There was a thread started on this yesterday...here is my take on this.

The destroyers don’t just trail those things along for no reason (I am a brown shoe, so any of you SW types out there who know ASW better than I do can comment on it)

They have a cable that is more than a thousand feet long (I don’t know how much more) it is maybe an inch in diameter, and the array at the end is VERY expensive. Knowing how those things are, they don’t just put them in the water for a swim unless they were doing an exercise, and to have it just randomly hit a Chinese sub...well, the odds would be very long indeed.

My understanding of the Chinese sub fleet is that the numbers of platforms are limited, equipment is okay, not great, and the crews haven’t spent a lot of time at sea. I read that their entire fleet did twelve patrols in 2008, which is a lot more than any previous year. Last I heard, they did six in one year, and had a few years they only did one or two.

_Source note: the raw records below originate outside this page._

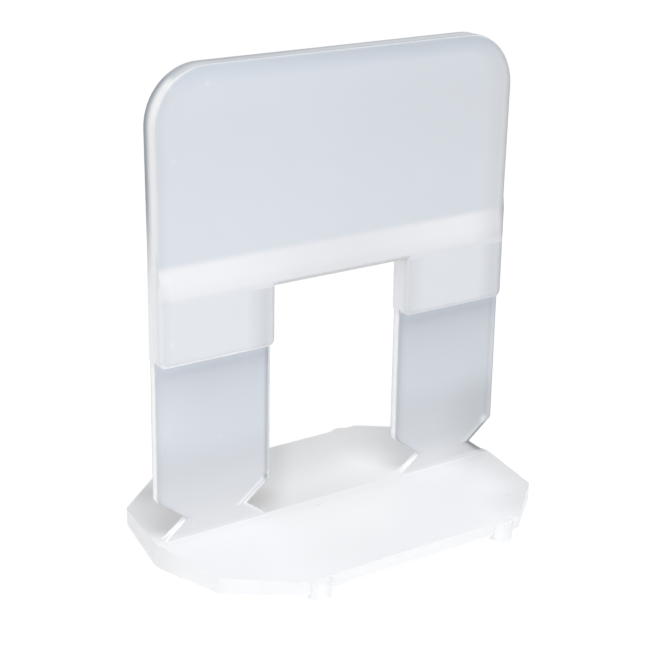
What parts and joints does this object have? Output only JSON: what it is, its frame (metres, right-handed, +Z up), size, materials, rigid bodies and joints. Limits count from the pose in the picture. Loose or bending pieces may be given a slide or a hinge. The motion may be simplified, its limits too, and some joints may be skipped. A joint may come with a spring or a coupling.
{
  "type": "tile leveling clip",
  "caption": "One-piece plastic tile leveling clip: ten-sided base on stud feet, two thin legs with break-off notches, and a thicker panel over a wedge window.",
  "frame": {"origin": "middle of the base's footprint, on the surface that the base and its stud feet stand on", "axes": "+Z up along the upright, +X along the upright's width, -Y towards the side whose pads are raised"},
  "size_m": [0.0405, 0.0288, 0.0472],
  "materials": {
    "milky_plastic": "translucent natural polypropylene, satin faces from a fine-grained mould, milky white with a cool cast"
  },
  "bodies": {
    "root": {"leveling_clip": "milky_plastic"}
  },
  "joints": []
}
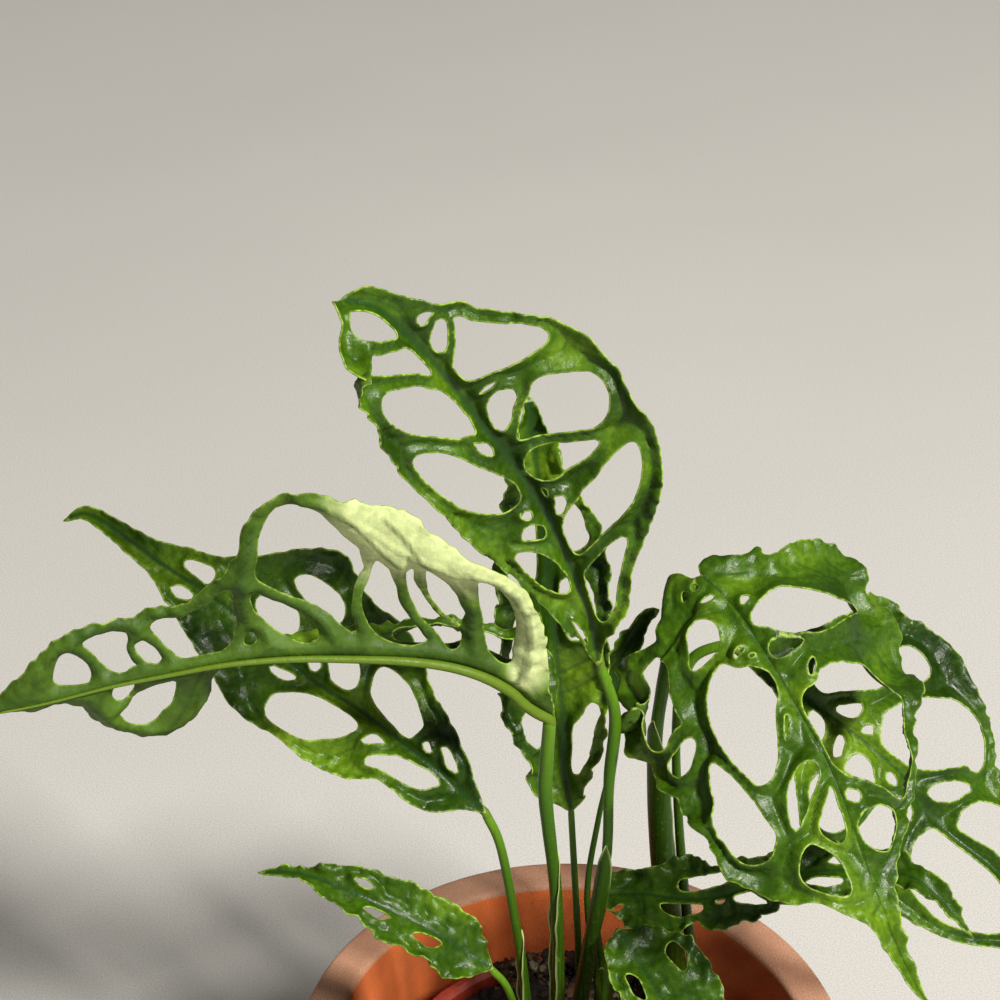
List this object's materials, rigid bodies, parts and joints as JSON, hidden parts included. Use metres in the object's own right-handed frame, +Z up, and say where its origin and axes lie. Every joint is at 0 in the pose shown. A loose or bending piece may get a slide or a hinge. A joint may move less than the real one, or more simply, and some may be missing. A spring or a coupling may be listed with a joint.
{
  "type": "potted monstera obliqua",
  "caption": "Potted Monstera obliqua with lacy, many-holed leaves on long sheathed stalks, in a soft nursery pot standing inside a thick-walled tapered terracotta pot",
  "frame": {"origin": "the middle of the terracotta pot's foot, on the surface it stands on", "axes": "+Z up along the pot's axis; -Y the side seen in the picture; +X to the picture's right"},
  "size_m": [0.2663, 0.149, 0.3746],
  "materials": {
    "terracotta": "matte",
    "nursery": "satin",
    "mix": "matte",
    "stem": "satin",
    "petiole": "satin",
    "blade": "satin",
    "perlite": "matte",
    "bark": "matte",
    "pebble": "matte"
  },
  "bodies": {
    "root": {"outer_pot": "terracotta", "nursery_pot": "nursery", "potting_mix": "mix", "stem_left": "stem", "stem_right": "stem", "petiole_tall": "petiole", "petiole_arching": "petiole", "petiole_left": "petiole", "petiole_back": "petiole", "petiole_nodding": "petiole", "petiole_right": "petiole", "petiole_low_right": "petiole", "petiole_low_left": "petiole", "petiole_front": "petiole", "petiole_newest": "petiole", "blade_tall": "blade", "blade_arching": "blade", "blade_left": "blade", "blade_back": "blade", "blade_nodding": "blade", "blade_right": "blade", "blade_low_right": "blade", "blade_low_left": "blade", "blade_front": "blade", "blade_newest": "blade", "perlite_1": "perlite", "perlite_2": "perlite", "perlite_3": "perlite", "bark_4": "bark", "bark_5": "bark", "bark_6": "bark", "pebble_7": "pebble", "pebble_8": "pebble", "pebble_9": "pebble"}
  },
  "joints": []
}
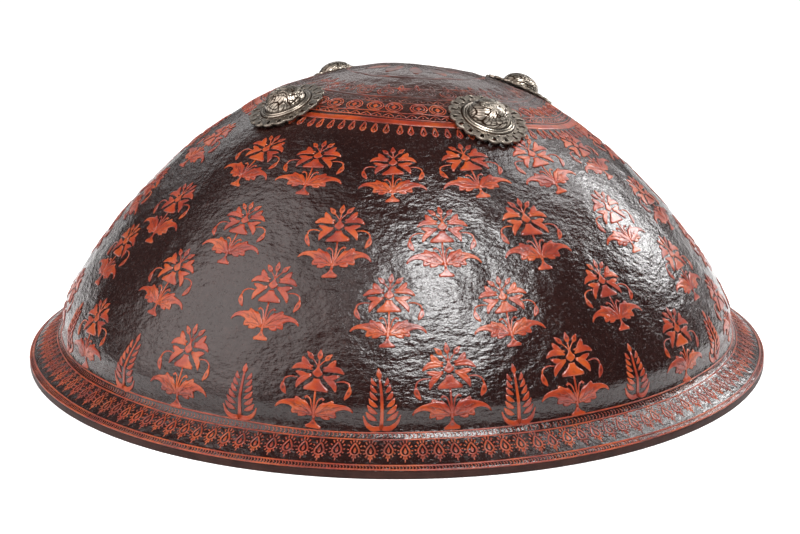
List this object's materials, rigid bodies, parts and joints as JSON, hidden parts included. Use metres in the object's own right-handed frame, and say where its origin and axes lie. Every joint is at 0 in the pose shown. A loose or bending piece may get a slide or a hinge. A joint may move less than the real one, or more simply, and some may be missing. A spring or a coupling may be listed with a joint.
{
  "type": "buckler shield",
  "caption": "Deep domed round shield of lacquered hide with a flared rim, raised painted flowers and pierced metal bosses round its crown.",
  "frame": {"origin": "on the shield's axis, in the plane of the rim's flat underside", "axes": "+Z out of the crown along the shield's axis, -Y towards the side with the two lower front bosses"},
  "size_m": [0.48, 0.48, 0.18],
  "materials": {
    "lacquered_hide": "thick dark brown-black lacquer over moulded hide, pebbly, glossy, with soft undulations",
    "raised_lacquer": "orange-red lacquer over raised gesso motifs, rubbed at the crown and rim",
    "aged_silver": "aged white metal, engraved, polished on the high places and brown in the recesses"
  },
  "bodies": {
    "root": {"shell": "lacquered_hide", "boss_front_left": "aged_silver", "boss_front_right": "aged_silver", "boss_back_right": "aged_silver", "boss_back_left": "aged_silver"}
  },
  "joints": []
}
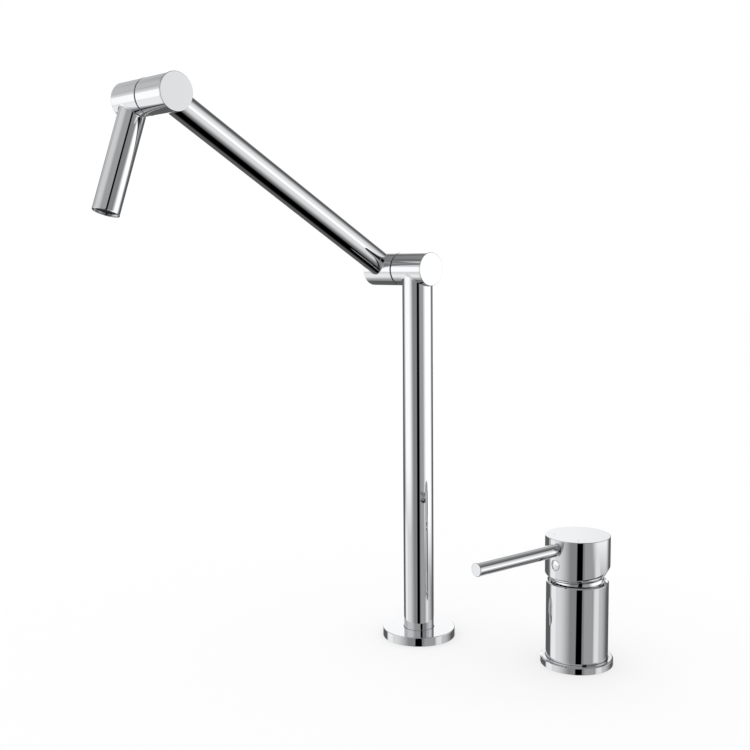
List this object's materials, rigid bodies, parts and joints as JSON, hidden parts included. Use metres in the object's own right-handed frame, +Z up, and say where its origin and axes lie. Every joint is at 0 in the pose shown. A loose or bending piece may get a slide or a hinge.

It is possible that our military is keeping an eye on the Chinese subs now the way we did with the Soviet subs. We try to pick them up on satellite as they leave port, track them with hydrophones as far as we can, then they are handed off to ASW planes and surface ships that keep tabs on them. This is just a guess.

My take on it is that the folks aboard the USS McCain knew that sub was **somewhere** out there, was trying to pin it down and ended up dragging their array right across it.

People are correct in that a decent modern diesel electric boat is a very significant threat indeed. But my guess is that lacking blue water capability, replenishment vessels and such is that this was not the case. In the absence of those things, the diesel subs are better suited to littoral roles. I’ll bet it was one of their nuclear subs.

Again, my knowledge of this is from talking to S3 guys when I was in and what I have read, all unclassified stuff which has been worked into biographies and novels.


19 posted on 06/15/2009 3:25:59 AM PDT by rlmorel ("The Road to Serfdom" by F.A.Hayek - Read it...today.)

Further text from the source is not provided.